Content in the Indigenous Peace Movement Archive has been made available because of its historical and research importance. Statements which form part of the collection are not made on behalf of the University and do not represent the University's views. It contains material that some researchers might find confronting. This includes: language and images that reflect either the attitudes of the era in which the material was originally published or the views of the creators of the material but may not be considered appropriate today; names, images and voices of deceased Aboriginal and Torres Strait Islander people in published and unpublished printed material and photographs.
Items within the Indigenous Movement for Peace and Anti-war predominantly focus on opposition to military operations and Uranium Mining. During the 1940’s, there was a lack of proper community consultation with Indigenous people living with the ‘Rocket Range’, meaning that the importance of their land and sacred sites was often overlooked. During the 1970’s, the Government’s push for Uranium mining particularly affected Indigenous people as it was on land that was occupied and held great cultural significance.
During the 1970’s, various anti-uranium mining groups and campaigners were concerned with environmental implications and the use of uranium as a nuclear fuel, either to generate electricity or for use in nuclear weapons. The Movement Against Uranium Mining (MAUM) was formed in 1976 and stated that their primary concern with uranium mining was related to Aboriginal land rights. Protesters accused the Government of lacking community and ranger consultation and not translating information into local languages.
The MAUM collection holds records on Aboriginal support and resistance, and includes leaflets and photocopies detailing Aboriginal opposition to uranium mining at the Ranger uranium mine. Also included are newsletters, articles and press releases on the topic published by related organisations and collected by MAUM.
The Campaign for International Co-operation and Disarmament (CICD) collection holds extensive resources uranium mining in relation to the Indigenous community. It includes various newsletters, letters from National Aboriginal Liberation Front (NALF), publications, reactions to Fox Report by Federal Council for the Advancement of Aborigines and Torres Strait Islanders (FCAATSI), Kimberley Land Council Newsletter (Vol. 1, No. 1, Jan 1979); leaflets from Friends of the Earth (FOE); CARE News, Campaign Against Racial Exploitation (No.4, March 1978); letter to Bruce McPhie (CICD) from the Minister for Aboriginal Affairs, R.I. Viner, committee letters and Black Resource Centre Correspondence.

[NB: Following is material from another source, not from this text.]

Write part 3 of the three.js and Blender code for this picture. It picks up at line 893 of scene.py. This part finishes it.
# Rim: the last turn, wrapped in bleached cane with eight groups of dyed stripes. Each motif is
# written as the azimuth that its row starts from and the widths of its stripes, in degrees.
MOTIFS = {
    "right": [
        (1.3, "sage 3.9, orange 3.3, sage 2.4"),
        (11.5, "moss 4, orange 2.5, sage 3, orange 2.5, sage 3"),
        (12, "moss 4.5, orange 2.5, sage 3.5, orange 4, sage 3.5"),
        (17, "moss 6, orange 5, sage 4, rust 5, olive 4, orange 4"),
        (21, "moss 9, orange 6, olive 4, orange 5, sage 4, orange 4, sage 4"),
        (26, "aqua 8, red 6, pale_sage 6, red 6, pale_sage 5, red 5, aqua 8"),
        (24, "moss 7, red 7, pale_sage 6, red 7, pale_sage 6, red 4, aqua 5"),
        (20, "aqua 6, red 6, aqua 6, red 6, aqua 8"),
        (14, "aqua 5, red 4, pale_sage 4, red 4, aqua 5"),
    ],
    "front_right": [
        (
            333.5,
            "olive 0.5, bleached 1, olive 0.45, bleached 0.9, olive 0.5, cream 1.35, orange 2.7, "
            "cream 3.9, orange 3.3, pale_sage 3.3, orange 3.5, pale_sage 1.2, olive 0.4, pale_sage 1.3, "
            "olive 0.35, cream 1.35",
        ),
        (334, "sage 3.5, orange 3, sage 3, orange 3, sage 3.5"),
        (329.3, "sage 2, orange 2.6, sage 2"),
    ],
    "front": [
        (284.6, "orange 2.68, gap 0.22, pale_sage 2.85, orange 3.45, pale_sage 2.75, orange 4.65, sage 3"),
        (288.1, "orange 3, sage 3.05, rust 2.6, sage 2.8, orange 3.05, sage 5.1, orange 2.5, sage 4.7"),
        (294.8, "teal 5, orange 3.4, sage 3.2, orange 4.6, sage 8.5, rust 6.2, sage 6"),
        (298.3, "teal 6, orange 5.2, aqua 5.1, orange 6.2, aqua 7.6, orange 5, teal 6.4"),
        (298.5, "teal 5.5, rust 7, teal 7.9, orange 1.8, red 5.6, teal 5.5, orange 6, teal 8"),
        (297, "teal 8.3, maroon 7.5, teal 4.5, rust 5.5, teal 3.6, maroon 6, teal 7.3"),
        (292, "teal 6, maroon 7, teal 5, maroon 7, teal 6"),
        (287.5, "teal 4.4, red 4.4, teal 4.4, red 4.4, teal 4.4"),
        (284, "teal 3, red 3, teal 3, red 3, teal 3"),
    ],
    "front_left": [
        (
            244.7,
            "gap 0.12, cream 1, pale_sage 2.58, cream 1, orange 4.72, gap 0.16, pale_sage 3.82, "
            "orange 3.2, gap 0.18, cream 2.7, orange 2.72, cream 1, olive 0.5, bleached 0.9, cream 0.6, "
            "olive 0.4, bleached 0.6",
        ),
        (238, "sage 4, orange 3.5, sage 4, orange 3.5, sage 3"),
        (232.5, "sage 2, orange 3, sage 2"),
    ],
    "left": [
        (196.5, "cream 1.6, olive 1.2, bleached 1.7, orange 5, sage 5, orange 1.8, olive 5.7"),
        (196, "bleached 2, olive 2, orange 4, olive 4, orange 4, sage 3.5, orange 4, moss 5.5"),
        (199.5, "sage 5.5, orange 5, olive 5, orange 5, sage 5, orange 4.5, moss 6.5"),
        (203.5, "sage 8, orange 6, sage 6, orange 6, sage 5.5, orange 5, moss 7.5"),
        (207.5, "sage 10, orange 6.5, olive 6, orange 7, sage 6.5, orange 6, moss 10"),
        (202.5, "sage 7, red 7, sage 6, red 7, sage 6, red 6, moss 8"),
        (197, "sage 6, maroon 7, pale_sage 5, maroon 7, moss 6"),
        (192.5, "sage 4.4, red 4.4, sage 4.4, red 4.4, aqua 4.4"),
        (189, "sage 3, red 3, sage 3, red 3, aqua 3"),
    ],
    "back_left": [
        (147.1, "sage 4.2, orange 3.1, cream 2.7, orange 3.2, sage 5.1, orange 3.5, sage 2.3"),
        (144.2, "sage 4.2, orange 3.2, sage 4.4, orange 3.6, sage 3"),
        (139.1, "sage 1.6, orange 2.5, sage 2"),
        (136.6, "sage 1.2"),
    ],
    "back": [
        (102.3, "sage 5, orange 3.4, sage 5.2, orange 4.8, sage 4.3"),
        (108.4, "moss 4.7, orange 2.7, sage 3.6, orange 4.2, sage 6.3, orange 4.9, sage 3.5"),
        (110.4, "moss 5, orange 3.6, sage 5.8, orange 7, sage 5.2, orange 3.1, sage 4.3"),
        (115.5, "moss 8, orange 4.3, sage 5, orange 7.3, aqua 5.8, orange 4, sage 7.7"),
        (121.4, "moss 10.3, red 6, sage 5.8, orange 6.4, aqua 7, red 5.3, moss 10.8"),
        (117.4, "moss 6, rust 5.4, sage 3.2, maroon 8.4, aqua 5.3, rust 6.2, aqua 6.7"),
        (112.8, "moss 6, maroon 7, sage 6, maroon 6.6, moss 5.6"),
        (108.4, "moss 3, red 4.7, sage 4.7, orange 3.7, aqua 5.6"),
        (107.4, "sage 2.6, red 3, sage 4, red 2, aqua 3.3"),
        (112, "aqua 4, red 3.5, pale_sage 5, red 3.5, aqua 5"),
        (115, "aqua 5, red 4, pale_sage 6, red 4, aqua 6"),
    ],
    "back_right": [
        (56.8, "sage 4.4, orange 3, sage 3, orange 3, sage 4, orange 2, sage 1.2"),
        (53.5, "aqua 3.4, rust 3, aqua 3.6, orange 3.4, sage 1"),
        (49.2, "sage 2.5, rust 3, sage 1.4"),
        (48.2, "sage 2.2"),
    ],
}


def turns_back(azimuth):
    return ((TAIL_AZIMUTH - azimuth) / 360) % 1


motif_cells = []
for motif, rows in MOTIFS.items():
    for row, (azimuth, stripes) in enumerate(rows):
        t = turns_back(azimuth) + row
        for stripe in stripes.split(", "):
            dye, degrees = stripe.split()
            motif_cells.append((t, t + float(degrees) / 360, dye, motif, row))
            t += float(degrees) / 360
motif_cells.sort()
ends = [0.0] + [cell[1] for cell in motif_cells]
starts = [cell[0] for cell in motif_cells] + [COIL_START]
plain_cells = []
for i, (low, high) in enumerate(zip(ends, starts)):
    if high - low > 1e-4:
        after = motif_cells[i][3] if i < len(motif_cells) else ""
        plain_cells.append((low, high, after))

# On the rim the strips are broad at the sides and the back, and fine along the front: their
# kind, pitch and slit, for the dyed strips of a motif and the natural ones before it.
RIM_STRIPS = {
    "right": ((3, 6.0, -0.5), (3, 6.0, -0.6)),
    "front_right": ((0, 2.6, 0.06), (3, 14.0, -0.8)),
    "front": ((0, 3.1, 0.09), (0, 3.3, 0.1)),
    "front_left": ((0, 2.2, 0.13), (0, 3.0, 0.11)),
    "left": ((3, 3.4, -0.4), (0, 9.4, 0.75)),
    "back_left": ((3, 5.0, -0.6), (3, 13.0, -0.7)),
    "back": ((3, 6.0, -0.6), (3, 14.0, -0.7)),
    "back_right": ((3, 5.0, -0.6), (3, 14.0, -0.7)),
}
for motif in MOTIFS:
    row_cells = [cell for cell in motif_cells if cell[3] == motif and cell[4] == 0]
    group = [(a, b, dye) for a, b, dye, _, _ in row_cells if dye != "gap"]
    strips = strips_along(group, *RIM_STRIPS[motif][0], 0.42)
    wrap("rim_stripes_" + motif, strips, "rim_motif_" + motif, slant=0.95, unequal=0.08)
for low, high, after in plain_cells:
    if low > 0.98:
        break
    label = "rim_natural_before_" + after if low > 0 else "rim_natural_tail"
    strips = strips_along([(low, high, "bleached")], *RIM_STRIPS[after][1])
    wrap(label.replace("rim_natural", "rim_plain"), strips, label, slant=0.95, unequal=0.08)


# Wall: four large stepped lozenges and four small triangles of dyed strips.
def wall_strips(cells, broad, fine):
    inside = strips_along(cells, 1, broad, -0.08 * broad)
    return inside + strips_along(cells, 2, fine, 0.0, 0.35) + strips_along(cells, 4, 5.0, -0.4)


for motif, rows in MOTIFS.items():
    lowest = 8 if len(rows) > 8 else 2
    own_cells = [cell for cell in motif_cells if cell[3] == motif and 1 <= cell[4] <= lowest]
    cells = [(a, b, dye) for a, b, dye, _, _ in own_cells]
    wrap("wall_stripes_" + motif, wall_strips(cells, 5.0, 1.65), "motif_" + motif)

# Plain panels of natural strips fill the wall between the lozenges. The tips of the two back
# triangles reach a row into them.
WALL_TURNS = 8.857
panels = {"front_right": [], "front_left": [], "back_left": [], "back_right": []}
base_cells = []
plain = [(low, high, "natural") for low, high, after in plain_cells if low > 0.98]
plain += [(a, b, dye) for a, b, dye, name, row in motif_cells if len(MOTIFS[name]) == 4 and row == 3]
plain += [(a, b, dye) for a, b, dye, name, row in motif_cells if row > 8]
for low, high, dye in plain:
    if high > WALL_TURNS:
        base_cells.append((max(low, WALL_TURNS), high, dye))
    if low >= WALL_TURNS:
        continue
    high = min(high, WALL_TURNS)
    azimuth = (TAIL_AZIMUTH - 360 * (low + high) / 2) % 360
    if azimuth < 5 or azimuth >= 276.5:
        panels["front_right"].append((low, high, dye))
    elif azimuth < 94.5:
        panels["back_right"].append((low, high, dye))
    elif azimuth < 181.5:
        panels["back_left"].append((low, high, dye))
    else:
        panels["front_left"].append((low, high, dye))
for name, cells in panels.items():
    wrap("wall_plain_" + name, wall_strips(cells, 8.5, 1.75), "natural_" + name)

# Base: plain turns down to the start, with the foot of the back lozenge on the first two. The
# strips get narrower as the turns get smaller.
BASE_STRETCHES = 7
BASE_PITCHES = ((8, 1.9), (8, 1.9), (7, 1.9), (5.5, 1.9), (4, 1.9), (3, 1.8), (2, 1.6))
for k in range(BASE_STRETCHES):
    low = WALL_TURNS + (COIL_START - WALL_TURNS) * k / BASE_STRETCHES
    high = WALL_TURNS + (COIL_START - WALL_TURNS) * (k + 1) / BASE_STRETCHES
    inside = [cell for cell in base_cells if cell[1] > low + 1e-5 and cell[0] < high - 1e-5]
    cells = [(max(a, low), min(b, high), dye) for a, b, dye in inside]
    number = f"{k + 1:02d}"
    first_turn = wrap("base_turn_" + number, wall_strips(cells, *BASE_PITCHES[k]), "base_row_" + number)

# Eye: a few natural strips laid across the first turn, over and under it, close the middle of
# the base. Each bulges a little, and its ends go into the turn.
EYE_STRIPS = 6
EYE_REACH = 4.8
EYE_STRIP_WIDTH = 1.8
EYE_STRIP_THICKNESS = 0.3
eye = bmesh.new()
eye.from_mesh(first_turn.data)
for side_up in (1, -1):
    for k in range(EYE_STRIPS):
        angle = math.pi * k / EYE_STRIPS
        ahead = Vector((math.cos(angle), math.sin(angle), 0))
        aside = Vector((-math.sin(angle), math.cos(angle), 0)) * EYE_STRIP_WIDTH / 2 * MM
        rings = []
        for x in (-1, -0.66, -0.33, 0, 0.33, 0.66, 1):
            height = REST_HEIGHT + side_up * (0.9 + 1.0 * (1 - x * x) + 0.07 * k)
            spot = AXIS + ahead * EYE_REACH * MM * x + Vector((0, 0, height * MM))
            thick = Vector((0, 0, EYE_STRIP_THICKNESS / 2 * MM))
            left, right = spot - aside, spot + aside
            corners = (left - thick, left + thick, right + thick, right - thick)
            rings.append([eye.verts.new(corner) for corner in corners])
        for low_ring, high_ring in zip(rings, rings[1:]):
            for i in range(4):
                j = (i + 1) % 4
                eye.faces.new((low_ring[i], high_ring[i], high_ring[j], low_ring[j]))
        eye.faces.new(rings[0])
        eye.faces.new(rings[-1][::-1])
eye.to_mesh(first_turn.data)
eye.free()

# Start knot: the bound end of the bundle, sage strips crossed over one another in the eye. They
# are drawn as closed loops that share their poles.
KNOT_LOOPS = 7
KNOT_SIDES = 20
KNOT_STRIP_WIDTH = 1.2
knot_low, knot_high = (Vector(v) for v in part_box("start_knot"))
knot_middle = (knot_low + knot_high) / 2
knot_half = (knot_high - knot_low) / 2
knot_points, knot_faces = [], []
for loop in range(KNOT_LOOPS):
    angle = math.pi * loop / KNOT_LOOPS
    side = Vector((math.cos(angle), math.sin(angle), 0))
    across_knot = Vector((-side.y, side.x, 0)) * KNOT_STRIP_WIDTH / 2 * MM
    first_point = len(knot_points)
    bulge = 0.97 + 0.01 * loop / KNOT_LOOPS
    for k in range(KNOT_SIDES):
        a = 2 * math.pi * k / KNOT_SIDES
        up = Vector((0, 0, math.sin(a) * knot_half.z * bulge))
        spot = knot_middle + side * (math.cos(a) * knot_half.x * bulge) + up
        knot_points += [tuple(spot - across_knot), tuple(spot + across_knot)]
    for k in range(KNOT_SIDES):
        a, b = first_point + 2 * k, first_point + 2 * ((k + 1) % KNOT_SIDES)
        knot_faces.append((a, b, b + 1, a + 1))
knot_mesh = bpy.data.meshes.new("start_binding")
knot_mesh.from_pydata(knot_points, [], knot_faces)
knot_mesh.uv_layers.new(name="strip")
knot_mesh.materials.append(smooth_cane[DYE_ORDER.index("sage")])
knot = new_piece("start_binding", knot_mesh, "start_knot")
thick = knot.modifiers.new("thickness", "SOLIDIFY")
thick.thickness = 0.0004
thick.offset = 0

Dr. Charles Deguid led the 1947 campaign against the establishment of a British-Australian rocket-testing program in the Central Australian Desert. He worked to inform the public of the harmful effect that this program would have on those people living traditionally. While the testing program went ahead, the public meetings held to oppose it brought to public attention the issue of nuclear testing and the effects this would have on the Indigenous community. A copy of his address delivered at Town Hall, Melbourne, 31stMarch 1947 is available in the Victorian Peace Council and Research and Information Centre record collection.